可是,如果这种荒谬能一直持续下去,我们每个人是不是就该自省:万一明天自己也要替百姓说话呢?会不会也被猛捶成另一种罪犯?在这种氛围中,老实、正直或许变成一种风险极大的选择。小心谨慎,反而成了最佳生存法则。
有人感叹,乡村一直缺乏真能办事的带头人,如果把仅有的好干部都逼成囚犯,那村子还有啥希望?或许若干年后,这件事会被当成一个反面教材,看当年如何把一个怀揣公益心的村主任打压到社会边缘。也许那时,一些人的遗憾与愧疚会浮现,但对当事人来说,等待和折磨已经不可挽回。
人们常说,说真话很难,可真的有这么难吗?在宝花村的现实里,答案更接近——是,而且更危险:
因为你要挑战的,不只是一个殡葬项目的利益,也不只是一个搅拌站的利润,更可能动摇某些人隐藏的权力地基。

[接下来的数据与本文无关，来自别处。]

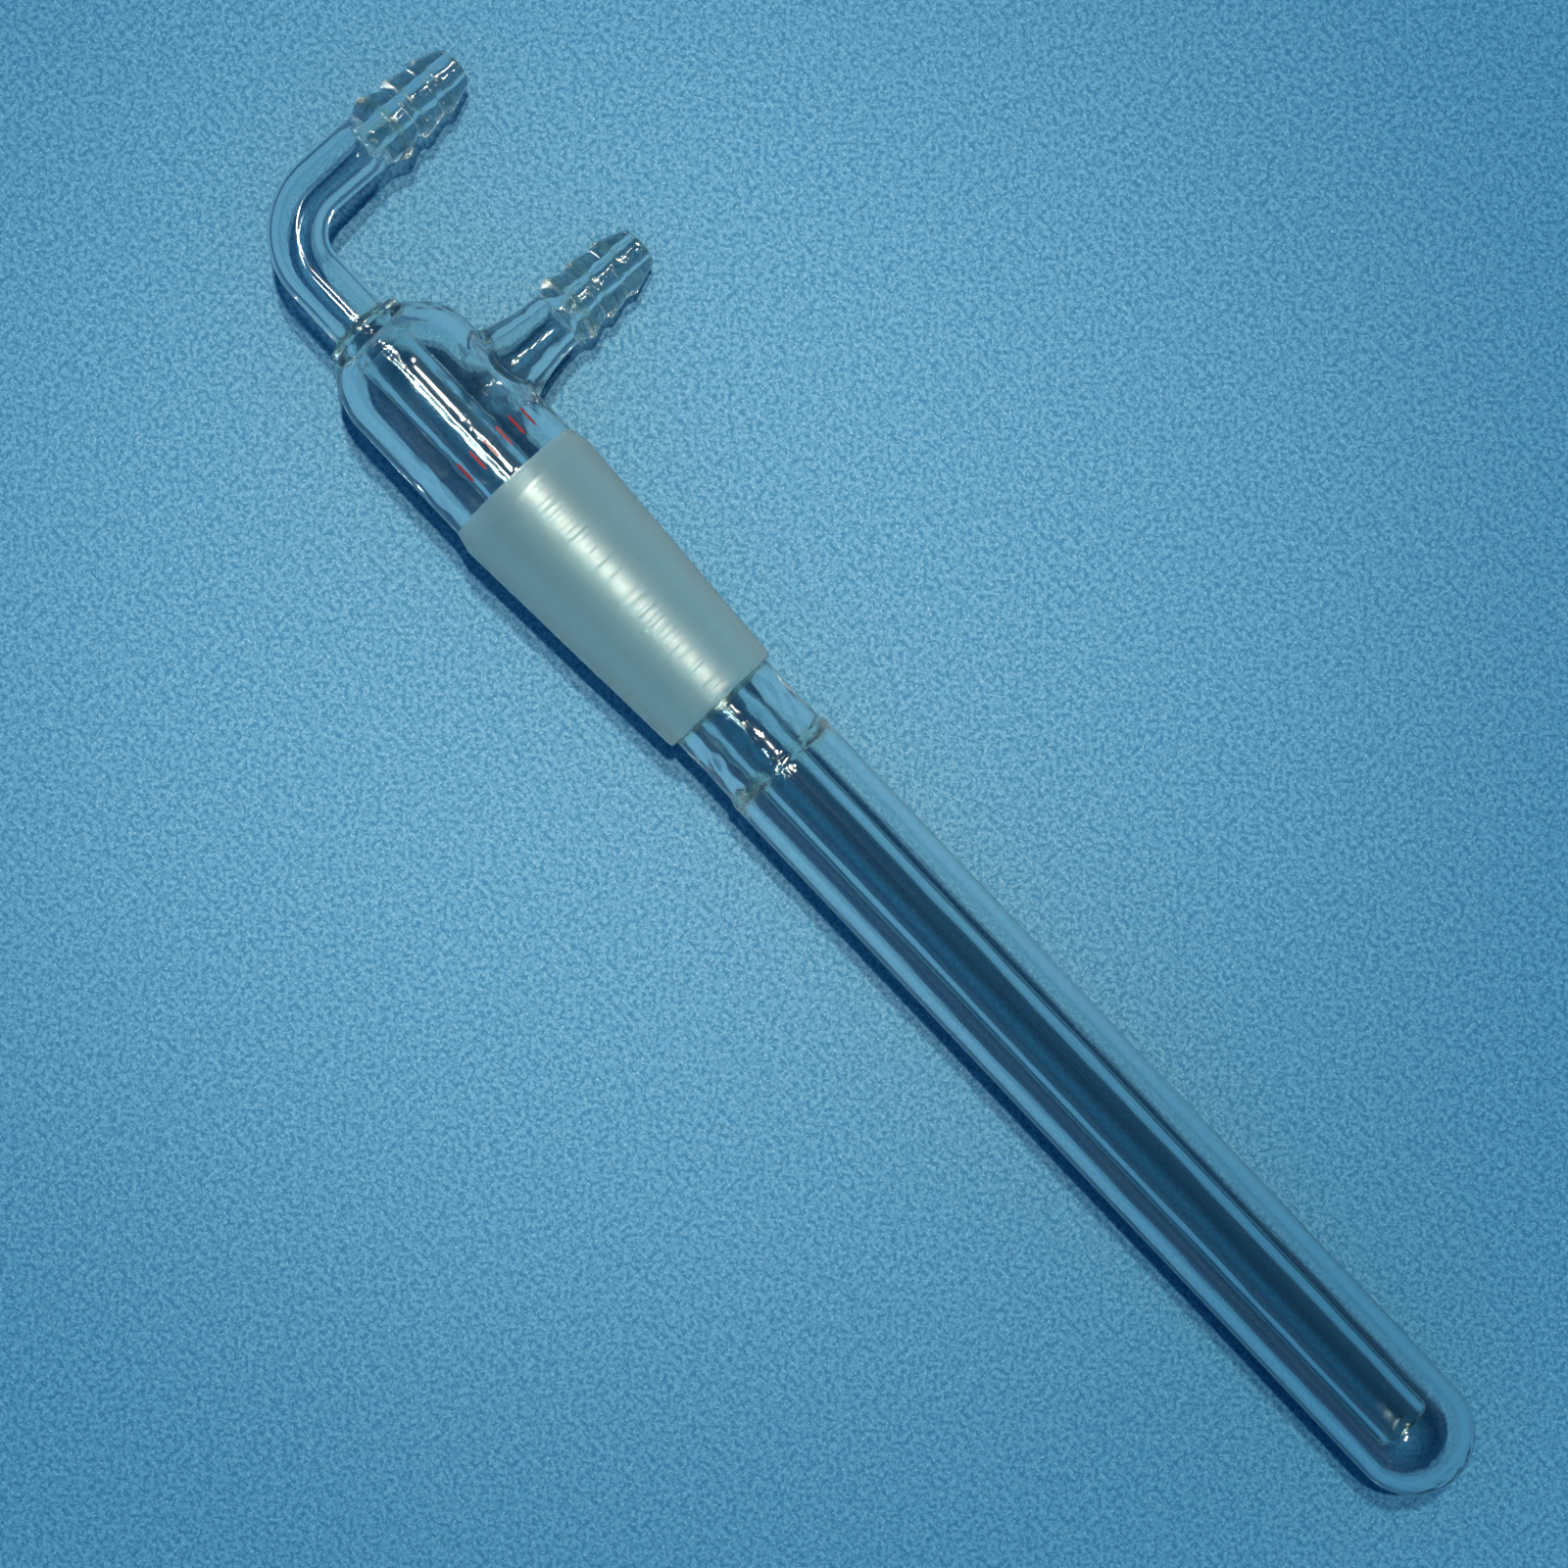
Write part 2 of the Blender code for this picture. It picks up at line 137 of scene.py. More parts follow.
bendRadius = bendStart - inletStation
print("frame read:", len(cad), "CAD nodes, body", round(at["tip"] - inletStation, 1), "mm long")


# profiles, as (station, radius) points
def between(a, b, share):
    return tuple(a[k] + (b[k] - a[k]) * share for k in range(len(a)))


def curve(a, pull, b, count=8):  # from a to b, drawn towards pull; a itself is left out
    steps = [i / count for i in range(1, count + 1)]
    return [between(between(a, pull, t), between(pull, b, t), t) for t in steps]


def eased(corners, reach, count=6):  # every corner rounded, starting 'reach' before it
    points = [corners[0]]
    for before, corner, after in zip(corners, corners[1:], corners[2:]):
        lengthIn, lengthOut = math.dist(before, corner), math.dist(corner, after)
        cut = min(reach, lengthIn * 0.47, lengthOut * 0.47)
        enter = between(corner, before, cut / lengthIn)
        points += [enter] + curve(enter, corner, between(corner, after, cut / lengthOut), count)
    return points + [corners[-1]]


def filled(points, step):  # no two neighbours further apart than step
    result = [points[0]]
    for a, b in zip(points, points[1:]):
        count = max(1, math.ceil(math.dist(a, b) / step))
        result += [between(a, b, i / count) for i in range(1, count + 1)]
    return result


def ellipse(centre, reachAlong, reachOut, start, end, count):  # part of an ellipse, angles from the axis
    points = []
    for i in range(count + 1):
        angle = math.radians(start + (end - start) * i / count)
        points.append((centre + reachAlong * math.cos(angle), reachOut * math.sin(angle)))
    return points


runLength = at["inletWeld"] - bendStart
arcLength = bendRadius * math.pi / 2

# hand work at the lamp, as (station, spread, lumps, flame tint, sided): lumps in millimetres, and sided is the
# share of both that is kept to the two sides of the glass
midRing = (at["inletWeld"] + at["domeBack"]) / 2
midSeal = (at["tailFront"] + at["fingerBack"]) / 2
flameWork = {
    "outside": [
        (midRing, 0.9, 0.42, 1.0, 0.8),
        (at["domeBack"] + 4.0, 3.0, 0.10, 0.0, 0.0),
        (outletStation + 6.0, 3.0, 0.07, 0.0, 0.0),
        (midSeal, 0.9, 0.30, 1.0, 0.85),
        (at["tailBack"], 0.5, 0.03, 0.9, 0.0),
        ((at["tailBack"] + at["tailFront"]) / 2, 3.5, 0.08, 0.0, 0.0),
        (at["tip"], 2.5, 0.10, 0.1, 0.0),
    ],
    "cavity": [
        (at["domeBack"] + 2.6, 1.6, 0.24, 0.3, 0.5),
        (outletStation + 5.0, 4.0, 0.09, 0.0, 0.0),
        (-6.0, 3.0, 0.05, 0.0, 0.0),
        (midSeal, 1.1, 0.40, 0.9, 0.85),
        ((at["tailBack"] + at["tailFront"]) / 2, 4.5, 0.26, 0.1, 0.0),
        (at["tip"], 3.0, 0.30, 0.1, 0.0),
    ],
    "dip": [(at["dipBack"] + 2.0, 5.0, 0.12, 0.1, 0.0), (at["dipFront"], 0.6, 0.06, 0.7, 0.0)],
    "bend": [(0.0, 2.2, 0.14, 0.2, 0.5), (at["inletRoot"] + 25.0, 1.5, 0.05, 0.4, 0.0)],
    "inletBarb": [
        (22.3, 0.7, 0.10, 0.9, 0.0), (26.9, 0.5, 0.06, 0.7, 0.0), (31.9, 0.5, 0.06, 0.6, 0.0),
        (36.6, 0.4, 0.05, 0.6, 0.0), (31.0, 8.0, 0.10, 0.0, 0.0),
    ],
    "outletBarb": [
        (24.0, 0.7, 0.10, 0.9, 0.0), (28.3, 0.5, 0.06, 0.7, 0.0), (33.3, 0.5, 0.06, 0.6, 0.0),
        (38.2, 0.4, 0.05, 0.6, 0.0), (32.0, 8.0, 0.10, 0.0, 0.0),
    ],
    "neck": [(12.0, 1.4, 0.16, 0.1, 0.0), (18.0, 3.0, 0.10, 0.0, 0.0)],
    "bendBore": [(0.0, 2.5, 0.12, 0.1, 0.0)],
    "sealBore": [(midRing, 2.5, 0.16, 0.2, 0.0)],
}
# slow unevenness of drawn tube, and how fine the flame's lumps are
drawn = {"wave": 0.035, "along": 0.045, "across": 0.13, "lumpScale": 0.55}
# the dip tube leans away from the arms, and the dome's inside starts to follow it this far off its wall
dip = {"lip": 0.6, "step": 1.5, "lean": 0.55, "leanEnd": 0.15, "follow": 0.3, "lipRings": 12}


def smoothShare(value):
    value = min(max(value, 0.0), 1.0)
    return value * value * (3 - 2 * value)


def leanAt(point, path, station):  # how far a point of the glass sits off the body's axis
    radius = math.hypot(point[1], point[2])
    if path in ("bend", "bendBore"):
        share = 1 - smoothShare((station - runLength) / arcLength)
    elif path in ("dip", "sealBore"):
        share = 1.0
    elif path == "outside" and point[0] < at["headBack"]:
        share = smoothShare((headRadius - radius) / (headRadius - ringRadius))
    elif path == "cavity" and point[0] < at["headBack"]:
        share = smoothShare((headBore - radius) / (headBore - dipRadius - dip["follow"]))
    else:
        return 0.0
    down = smoothShare((point[0] - at["dipBack"]) / (at["dipFront"] - at["dipBack"]))
    return share * (dip["lean"] + (dip["leanEnd"] - dip["lean"]) * down)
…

说到底,陈斗林之所以会“出大事”,或许就卡在那句“天价公墓不合理”的抱怨上。
所以这就是贵定公墓荒诞记的全部?未必。这故事还有后续:法庭还要继续审,村民还会继续旁听,媒体也在默默关注。究竟是沉默吞噬一切,还是有人继续发声,翻转这场黑白倒置?
或许,将来某一天回看此事,人们会说:“哎,当年在宝花村,那是个让人笑中带泪的故事。”可在当下,笑不出来的,恐怕正是陈斗林一家老小,以及一群淳朴却无助的村民。
于是这桩闹剧暂时还没收尾,可大家却期待着某个晴朗的早晨会出现一场峰回路转——比如法官用洪亮声音宣布:“对不起,我们搞错了。”可这种转折会真的到来吗?我们不知道。只知道现实往往更尖锐,结局未必喜庆。要嘲讽也好,要叹息也罢,这终究是个无比现实而又无比讽刺的结局:
人还活着,却已经因为替别人争一个“死得起”的机会而被指控成犯罪。
村里老人眼巴巴地盼他能脱罪,而真正该被检讨的高价墓碑依旧昂然不动。